The numbers paint an alarming picture. UNEP’s Adaptation Gap Report 2024 places the annual funding gap for adaptation between $187 billion and $359 billion – resources far beyond current flows.
In South Asia, climate finance is growing but still inadequate. Between 2018 and 2022, adaptation funding in the region more than doubled, reaching about $76 billion in 2022, but that still pales compared to assessed needs.
As one response to climate pressure, Ahmad pointed to Pakistan’s Living Indus initiative – a broad program to restore wetlands, revive degraded land, and rebuild water systems across the Indus Basin.

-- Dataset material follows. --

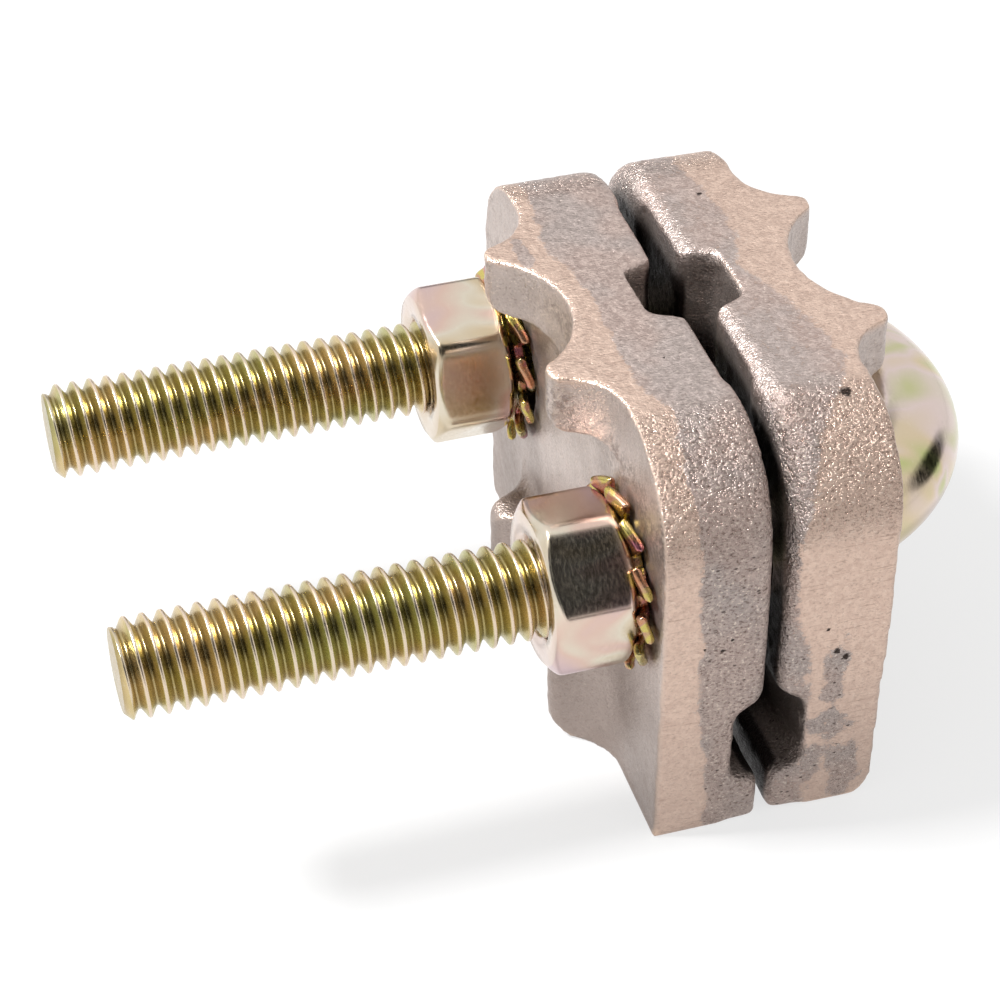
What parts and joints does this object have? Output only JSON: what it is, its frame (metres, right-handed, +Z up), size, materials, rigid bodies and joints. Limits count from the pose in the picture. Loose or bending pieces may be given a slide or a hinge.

He described it as a possible blueprint for climate resilience: “Living Indus covers many aspects of sustainability, of climate, of water issues. … It talks of reviving wetlands … restoring water bodies … addressing pollution and waste.”
Though recognized by the UN under its Decade for Ecosystem Restoration, the initiative still depends on concerted financing and implementation.
Ahmad warned that intentions alone cannot change outcomes in Pakistan, where environmental distress and economic fragility both run deep.
- Perilous gap between policy and delivery
Governments across South Asia have adopted climate strategies, but Ahmad warned that the challenge has outpaced the response.
“All of these governments are trying to develop policies and strategies … to address the impact of climate change,” he said. “Action is at hand, but the intensity of the problem is so severe that these efforts sometimes lag behind.”
He pointed to barriers like underfunding, weak institution building, and technical deficits as key obstacles to scaling adaptation. “Often there is a lack of financial resources for poor countries, which prevents them from focusing more intensely on these issues,” he added.
At COP29 in Baku, developed nations agreed to mobilize $300 billion annually by 2035 to assist vulnerable countries.
But for Ahmad, this pledge is only the first step: “There is a dire need for climate finance … The developed countries have accepted this role to mobilize funding to help their partners in the developing world.”
He regards COP30, set to be held in Brazil this November, as a make-or-break moment. “It is dubbed as ‘the implementation COP’ … Whatever was agreed in previous COPs must be implemented in earnest,” he urged.